Repeat everything in the material exactly.
____ Material provided
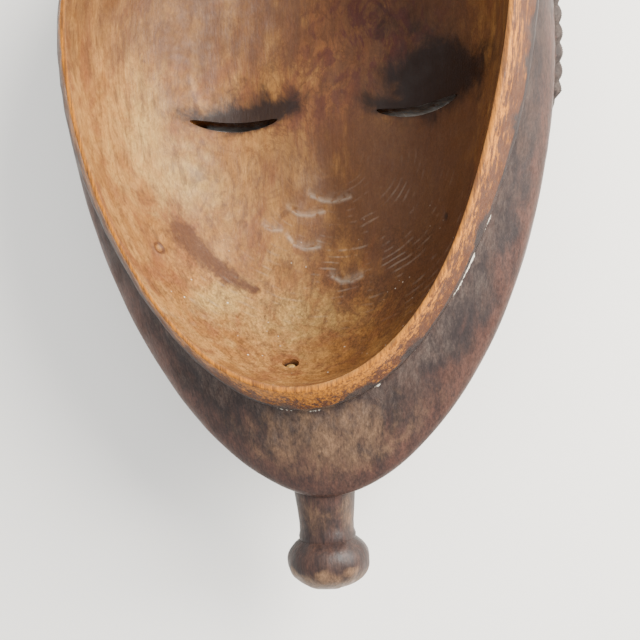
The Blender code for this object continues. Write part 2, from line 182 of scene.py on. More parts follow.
class MaskColours(bpy.types.PropertyGroup):
    """Colours of the wood."""

    tan: colour("Tan", "Raw wood of the hollow", "936836")
    ochre: colour("Ochre", "Oiled patches in the hollow", "7C5227")
    pale: colour("Pale", "Dusty patches in the hollow", "A08048")
    russet: colour("Russet", "Reddish patches in the hollow", "704426")
    mulberry: colour("Mulberry", "Purplish stains behind the brow", "43211D")
    # Umber also paints the shade on the hollow's right, deep and upper walls
    umber: colour("Umber", "Dark wood of the hollow", "4A2F1E")
    # Stain also blackens the eye slits' walls and the small hole's wall as painted shade
    stain: colour("Stain", "Old stains and soot", "1C110D")
    honey: colour("Honey", "Raw rim", "AE6A12")
    rust: colour("Rust", "Streaks on the raw rim", "4A2A18")
    patina: colour("Patina", "Dark outside of the mask", "372822")
    plum: colour("Plum", "Darker patches outside", "221A19")
    brick: colour("Brick", "Reddish bulge of the flaring edge", "50342A")
    dust: colour("Dust", "Grey dust in hollows and on the plait", "574A42")
    worn: colour("Worn", "Wood that shows where the patina has gone", "7E6045")
    black: colour("Black", "Blackened hair", "241E1C")
    # Chalk also paints the highlights on the blade's arcs and the glints of the specks
    chalk: colour("Chalk", "White bits in the crease", "C4BCAC")


class MaskStage(bpy.types.PropertyGroup):
    """Floor, light and camera."""

    floor: length("Floor", "Width of the floor", 6.0)
    floor_colour: colour("Floor colour", "Pale floor", "F6F3EC")
    window_power: FloatProperty(name="Window", description="Large soft light", default=60, subtype="POWER")
    window_size: length("Window size", "Width of the large soft light", 0.9)
    sky: FloatProperty(name="Sky", description="Strength of the even light", default=1.6, min=0)
    focal_length: FloatProperty(name="Lens", description="Focal length in millimetres", default=66.07, min=1)


def smooth_step(value):
    """0 below 0, 1 above 1, and an even slope between them."""
    value = np.clip(value, 0, 1)
    return value * value * (3 - 2 * value)


def bump(across, width, along=0.0, length=1.0):
    """A round hill, 1 at its top, that fades over width and length."""
    return np.exp(-((across / width) ** 2) - (along / length) ** 2)


def joined(first, second, blend):
    """The higher of two surfaces, with a carved fillet of the given blend where they meet."""
    share = np.clip(0.5 + 0.5 * (first - second) / blend, 0, 1)
    return second + (first - second) * share + blend * share * (1 - share)


def lens(across, half_width, along, half_height, roundness=2.0):
    """A pebble on the surface, from 1 at its top to -0.25 well outside it."""
    inside = 1 - np.abs(across / half_width) ** roundness - (along / half_height) ** 2
    return np.where(inside > 0, np.sqrt(np.maximum(inside, 0)), -0.25)


def lobe(across, half_width, along, half_height):
    """A full, rounded lobe of hair, which falls away steeply outside its edge."""
    inside = 1 - (across / half_width) ** 2 - (along / half_height) ** 2
    return np.where(inside > 0, np.maximum(inside, 0) ** 0.62, inside * 3)


def ripples(points, size, seed):
    """Soft, uneven waves from about -1 to 1, with crests about one size apart; points in millimetres."""
    chance = np.random.default_rng(seed)
    total = np.zeros(len(points))
    for _ in range(9):
        way = chance.normal(size=3)
        way *= 2 * math.pi / (size * chance.uniform(0.7, 1.5) * np.linalg.norm(way))
        total += np.sin(points @ way + chance.uniform(0, 2 * math.pi))
    return total / 3


def near_path(x, y, places, width):
    """1 on the line through some places, fading over its width."""
    nearest = np.full(x.shape, 1e9)
    for start, end in zip(places, places[1:]):
        way = np.array(end) - np.array(start)
        along = np.clip(((x - start[0]) * way[0] + (y - start[1]) * way[1]) / (way @ way), 0, 1)
        nearest = np.minimum(nearest, np.hypot(x - start[0] - way[0] * along, y - start[1] - way[1] * along))
    return np.exp(-((nearest / width) ** 2))


def patches(x, y, places):
    """The sum of some round patches."""
    return sum(most * bump(x - at_x, wide, y - at_y, high) for at_x, at_y, wide, high, most in places)


class Oval:
    """An egg-shaped outline round the widest level: half an ellipse above and a more pointed one below."""

    LEFT_AT_CROWN = 0.3

    def __init__(self, centre, half_width, above, below, point, waves):
        self.centre = centre
        self.half_width = half_width
        self.above = above
        self.below = below
        self.point = point
        self.waves = waves

    def at(self, theta):
        """The even outline."""
        cosine, sine = np.cos(theta), np.sin(theta)
        power = np.where(sine < 0, 2 / self.point, 1.0)
        height = np.where(sine < 0, self.below, self.above)
        x = self.half_width * np.sign(cosine) * np.abs(cosine) ** power
        return x, self.centre + height * np.sign(sine) * np.abs(sine) ** power

    def wander(self, theta):
        """How far the hand-cut outline strays from the even one."""
        x, y = self.at(theta)
        away = np.hypot(x, y - self.centre)
        stray = sum(size * np.sin(count * theta + math.radians(lag)) for count, size, lag in self.waves)
        stray = stray * (1 - (1 - self.LEFT_AT_CROWN) * smooth_step((np.sin(theta) - 0.05) / 0.75))
        return x / away * stray, (y - self.centre) / away * stray

    def cut(self, theta):
        """The hand-cut outline."""
        x, y = self.at(theta)
        aside, along = self.wander(theta)
        return x + aside, y + along

    def share(self, x, y):
        """0 in the middle of the widest level and 1 on the even outline."""
        below = y < self.centre
        power = np.where(below, self.point, 2.0)
        height = np.where(below, self.below, self.above)
        share = np.abs(x / self.half_width) ** power + np.abs((y - self.centre) / height) ** power
        return np.minimum(share ** (1 / power), 1.0)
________
Complete answer —
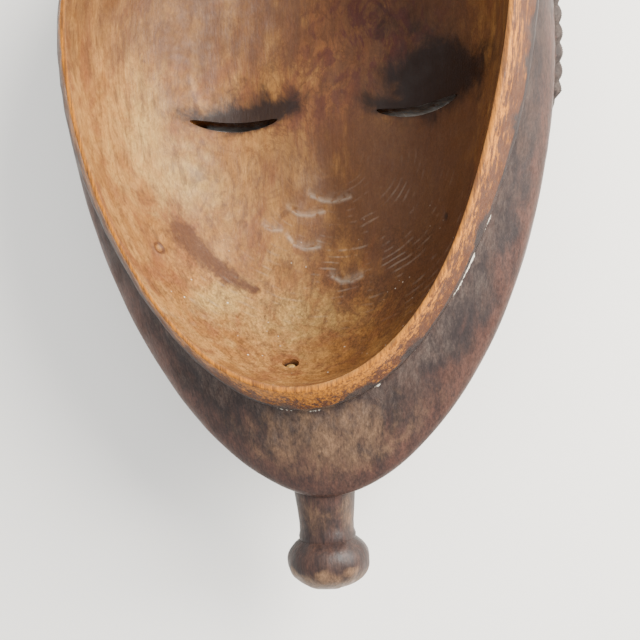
The Blender code for this object continues. Write part 2, from line 182 of scene.py on. More parts follow.
class MaskColours(bpy.types.PropertyGroup):
    """Colours of the wood."""

    tan: colour("Tan", "Raw wood of the hollow", "936836")
    ochre: colour("Ochre", "Oiled patches in the hollow", "7C5227")
    pale: colour("Pale", "Dusty patches in the hollow", "A08048")
    russet: colour("Russet", "Reddish patches in the hollow", "704426")
    mulberry: colour("Mulberry", "Purplish stains behind the brow", "43211D")
    # Umber also paints the shade on the hollow's right, deep and upper walls
    umber: colour("Umber", "Dark wood of the hollow", "4A2F1E")
    # Stain also blackens the eye slits' walls and the small hole's wall as painted shade
    stain: colour("Stain", "Old stains and soot", "1C110D")
    honey: colour("Honey", "Raw rim", "AE6A12")
    rust: colour("Rust", "Streaks on the raw rim", "4A2A18")
    patina: colour("Patina", "Dark outside of the mask", "372822")
    plum: colour("Plum", "Darker patches outside", "221A19")
    brick: colour("Brick", "Reddish bulge of the flaring edge", "50342A")
    dust: colour("Dust", "Grey dust in hollows and on the plait", "574A42")
    worn: colour("Worn", "Wood that shows where the patina has gone", "7E6045")
    black: colour("Black", "Blackened hair", "241E1C")
    # Chalk also paints the highlights on the blade's arcs and the glints of the specks
    chalk: colour("Chalk", "White bits in the crease", "C4BCAC")


class MaskStage(bpy.types.PropertyGroup):
    """Floor, light and camera."""

    floor: length("Floor", "Width of the floor", 6.0)
    floor_colour: colour("Floor colour", "Pale floor", "F6F3EC")
    window_power: FloatProperty(name="Window", description="Large soft light", default=60, subtype="POWER")
    window_size: length("Window size", "Width of the large soft light", 0.9)
    sky: FloatProperty(name="Sky", description="Strength of the even light", default=1.6, min=0)
    focal_length: FloatProperty(name="Lens", description="Focal length in millimetres", default=66.07, min=1)


def smooth_step(value):
    """0 below 0, 1 above 1, and an even slope between them."""
    value = np.clip(value, 0, 1)
    return value * value * (3 - 2 * value)


def bump(across, width, along=0.0, length=1.0):
    """A round hill, 1 at its top, that fades over width and length."""
    return np.exp(-((across / width) ** 2) - (along / length) ** 2)


def joined(first, second, blend):
    """The higher of two surfaces, with a carved fillet of the given blend where they meet."""
    share = np.clip(0.5 + 0.5 * (first - second) / blend, 0, 1)
    return second + (first - second) * share + blend * share * (1 - share)


def lens(across, half_width, along, half_height, roundness=2.0):
    """A pebble on the surface, from 1 at its top to -0.25 well outside it."""
    inside = 1 - np.abs(across / half_width) ** roundness - (along / half_height) ** 2
    return np.where(inside > 0, np.sqrt(np.maximum(inside, 0)), -0.25)


def lobe(across, half_width, along, half_height):
    """A full, rounded lobe of hair, which falls away steeply outside its edge."""
    inside = 1 - (across / half_width) ** 2 - (along / half_height) ** 2
    return np.where(inside > 0, np.maximum(inside, 0) ** 0.62, inside * 3)


def ripples(points, size, seed):
    """Soft, uneven waves from about -1 to 1, with crests about one size apart; points in millimetres."""
    chance = np.random.default_rng(seed)
    total = np.zeros(len(points))
    for _ in range(9):
        way = chance.normal(size=3)
        way *= 2 * math.pi / (size * chance.uniform(0.7, 1.5) * np.linalg.norm(way))
        total += np.sin(points @ way + chance.uniform(0, 2 * math.pi))
    return total / 3


def near_path(x, y, places, width):
    """1 on the line through some places, fading over its width."""
    nearest = np.full(x.shape, 1e9)
    for start, end in zip(places, places[1:]):
        way = np.array(end) - np.array(start)
        along = np.clip(((x - start[0]) * way[0] + (y - start[1]) * way[1]) / (way @ way), 0, 1)
        nearest = np.minimum(nearest, np.hypot(x - start[0] - way[0] * along, y - start[1] - way[1] * along))
    return np.exp(-((nearest / width) ** 2))


def patches(x, y, places):
    """The sum of some round patches."""
    return sum(most * bump(x - at_x, wide, y - at_y, high) for at_x, at_y, wide, high, most in places)


class Oval:
    """An egg-shaped outline round the widest level: half an ellipse above and a more pointed one below."""

    LEFT_AT_CROWN = 0.3

    def __init__(self, centre, half_width, above, below, point, waves):
        self.centre = centre
        self.half_width = half_width
        self.above = above
        self.below = below
        self.point = point
        self.waves = waves

    def at(self, theta):
        """The even outline."""
        cosine, sine = np.cos(theta), np.sin(theta)
        power = np.where(sine < 0, 2 / self.point, 1.0)
        height = np.where(sine < 0, self.below, self.above)
        x = self.half_width * np.sign(cosine) * np.abs(cosine) ** power
        return x, self.centre + height * np.sign(sine) * np.abs(sine) ** power

    def wander(self, theta):
        """How far the hand-cut outline strays from the even one."""
        x, y = self.at(theta)
        away = np.hypot(x, y - self.centre)
        stray = sum(size * np.sin(count * theta + math.radians(lag)) for count, size, lag in self.waves)
        stray = stray * (1 - (1 - self.LEFT_AT_CROWN) * smooth_step((np.sin(theta) - 0.05) / 0.75))
        return x / away * stray, (y - self.centre) / away * stray

    def cut(self, theta):
        """The hand-cut outline."""
        x, y = self.at(theta)
        aside, along = self.wander(theta)
        return x + aside, y + along

    def share(self, x, y):
        """0 in the middle of the widest level and 1 on the even outline."""
        below = y < self.centre
        power = np.where(below, self.point, 2.0)
        height = np.where(below, self.below, self.above)
        share = np.abs(x / self.half_width) ** power + np.abs((y - self.centre) / height) ** power
        return np.minimum(share ** (1 / power), 1.0)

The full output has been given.